Once you have extracted these values for each class, estimate the bands/NDVI means.

# get the bands for each point selected in the step above
SpectProf <- list(
  Class1 = cbind(
    extract(landsat8, Knr.Rndcoord[[1]]), # Get the six bands values.
    extract(NDVI, Knr.Rndcoord[[1]])
  ), # Get the NDVI values.
  Class2 = cbind(
    extract(landsat8, Knr.Rndcoord[[2]]), # Get the six bands values.
    extract(NDVI, Knr.Rndcoord[[2]])
  ), # Get the NDVI values.
  Class3 = cbind(
    extract(landsat8, Knr.Rndcoord[[3]]), # Get the six bands values.
    extract(NDVI, Knr.Rndcoord[[3]])
  ), # Get the NDVI values.
  Class4 = cbind(
    extract(landsat8, Knr.Rndcoord[[4]]), # Get the six bands values.
    extract(NDVI, Knr.Rndcoord[[4]])
  ), # Get the NDVI values.
  Class5 = cbind(
    extract(landsat8, Knr.Rndcoord[[5]]), # Get the six bands values.
    extract(NDVI, Knr.Rndcoord[[5]])
  ) # Get the NDVI values.
)

# The same as above but shorter.
SpectProf <- lapply(
  Knr.Rndcoord, # The list with the coordinates for the 100 points by classification class.
  function(i) { # Use the extract() function to get the Landsat bands and the NDVI values for the selected locations.
    cbind(
      extract(landsat8, i),
      extract(NDVI, i)
    )
  }
)

# Now estimate the bands/NDV means
SpectProf.Means <- lapply(
  SpectProf, #  The list with the bands/NDVI values for the 100 points by classification class.
  function(i) { # Estimate the Mean accords the selected 100 points.
    apply(i, 2, mean)
  }
)

Your task:

Now that the Mean-band values are estimated for each land class, you can plot the spectral profiles.

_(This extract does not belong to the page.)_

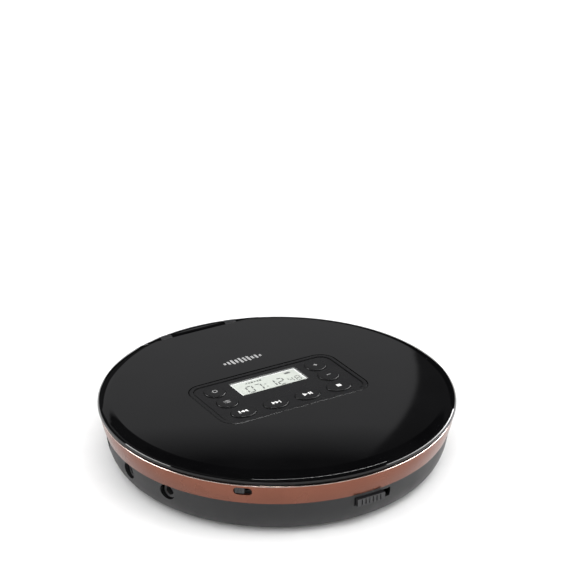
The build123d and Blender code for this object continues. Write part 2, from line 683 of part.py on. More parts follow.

Do this either as a line plot or a bar plot.

# Line plot.
# You start by creating an empty plot.
plot.new() # Create / Start a New Plot Frame
plot.window(ylim = c(-0.2, 0.6), xlim = c(1, 7)) # Define the plot space extent.
axis(1, # Add the x-axis.
  at = 1:7, # Where each tick is placed.
  labels = c(paste0("Band", 1:6), "NDVI") # Name of the bands.
)
axis(2, # Add the y-axis.
  las = 2 # make axis text horizontal?
)

# Add the x-axis label.
mtext("Bands", # x-axis label.
  side = 1, # On which side of the plot? (1=bottom, 2=left, 3=top, 4=right).
  outer = T, # Use outer margins?
  line = -2 # On which MARgin line add the text.
)

# Add the y-axis label.
mtext("Reflectance", # y-axis label.
  side = 2, # On which side of the plot? (1=bottom, 2=left, 3=top, 4=right).
  outer = T, # Use outer margins?
  line = -2 # On which MARgin line add the text.
)

# Now you add a line that show the mean values for a band across classes .
for (i in 1:5) {
  lines(SpectProf.Means[[i]], # The Mean value per band/NDVI.
    col = i, # Specify the colour to use.
    lwd = 2 # Specify line width.
  )
}
# A title to be neat
title(
  main = "Spectral Profile from Landsat",
  font.main = 2
)
# A Legend
legend("topleft",
  legend = paste("Class -", 1:5),
  cex = 0.8, col = 1:5,
  lty = 1, lwd = 3,
  bty = "n"
)

# as a Bar plot
# Turn the list into a table (Bands/NDVI are the variables)- use the do.call() function for this
SpectProf.Means2 <- do.call(
  "rbind", # what to do? (add as a string)
  SpectProf.Means # The List object on what to do the action
)

# Give the right names to the rows of the table
colnames(SpectProf.Means2) <- c(
  "Coast", "blue", "green", "red",
  "NIR", "SWIR1", "SWIR2", "NDVI"
)

# Use the barplot()
barplot(SpectProf.Means2, # What object to draw?
  beside = T, # How should the bas be plotted?
  col = rep(1:5, 7), # Define the colours.
  xlab = "Bands", # Define the x-axis legend.
  ylab = "Reflectance" # Define the y-axis legend.
)
# A title to be neat
title(
  main = "Spectral Profile from Landsat",
  font.main = 2
)
# Legend
legend("topleft", # Where to place the legend.
  legend = paste("Class -", 1:5), # The class names
  cex = 0.8, # Define the text size
  fill = 1:5, # Define the colours to fill
  bty = "n"
)

Final points

This has been a practical focus on working with satellite images as raster files and using classification techniques to group these into classes. There is much more that could be done here. For example, instead of defining the number of groups beforehand, you could assess a possible number of groups utilising a cluster analysis. I leave that the keen student.